Eight months have elapsed since then. The behaviour of the Indian stretcher-bearers has evoked the admiration of Britishers as well as colonials. It was but the other day that Sir George White spoke in the highest terms of their coolness and courage. The people of Natal have
been saved by troops at least 10,000 of whom have been maintained and kept in readiness by the Indian taxpayer. The very newspapers in Natal, which used to write harshly about Indians, have assumed a different attitude. Let us hope that nothing will disturb their present amicable relations after the war, that the laws temporarily suspended as against the Indians will be suspended for ever, that the colonials will treat the Indians with greater consideration, and that Her Majesty's Government will requite the services of the Indian people by a due recognition of their rights in South Africa. Such recognition of their rights is more imperative in the British colonies than in the States. that may be newly acquired, for the largest population of Indians-51,000-is found in Natal, and next to it is Cape Colony, where 10,000 Indians have settled down, whereas in the Transvaal there were only 5,000 Indians before the war, and a smaller number in the Orange Free State.

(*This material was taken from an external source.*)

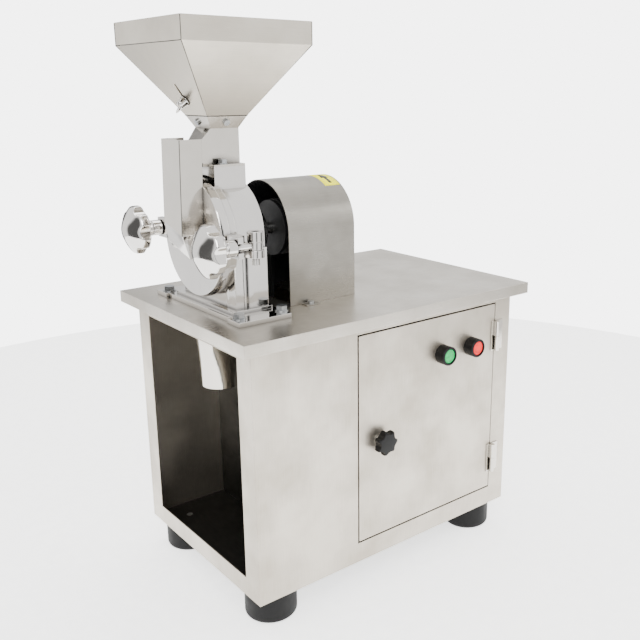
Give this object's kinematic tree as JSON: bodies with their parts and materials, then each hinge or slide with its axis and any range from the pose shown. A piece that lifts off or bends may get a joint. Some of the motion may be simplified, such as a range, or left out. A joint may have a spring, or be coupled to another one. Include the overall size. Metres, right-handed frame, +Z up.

It is not to the honour or credit of the British Government to be told that the only place in South Africa where Indians have no grievances apart from the general population is the Portuguese possession of Delagoa Bay. The Colonial Secretary, when he was approached by an Indian deputation on the South African question a few years ago, said: "We all desire that all British subjects should be treated alike, and should have equal rights and privileges." Her Majesty's First Minister, Lord Salisbury, at the Guildhall Banquet last year, said that what he desired was "equality for all races" in the Transvaal. Above all, in her memorable Indian proclamation of 1858, Her Majesty the Queen had said: "We hold ourselves bound to the natives of our Indian territories by the same obligations of duty which bind us to all our other subjects, and those obligations, by the blessing of Almighty God, we shall faithfully and conscientiously fulfil." It is the bounden duty of Her Majesty's Ministers to see that these noble and generous words of Her Majesty with reference to her beloved Indian subjects are not rendered meaningless in South Africa.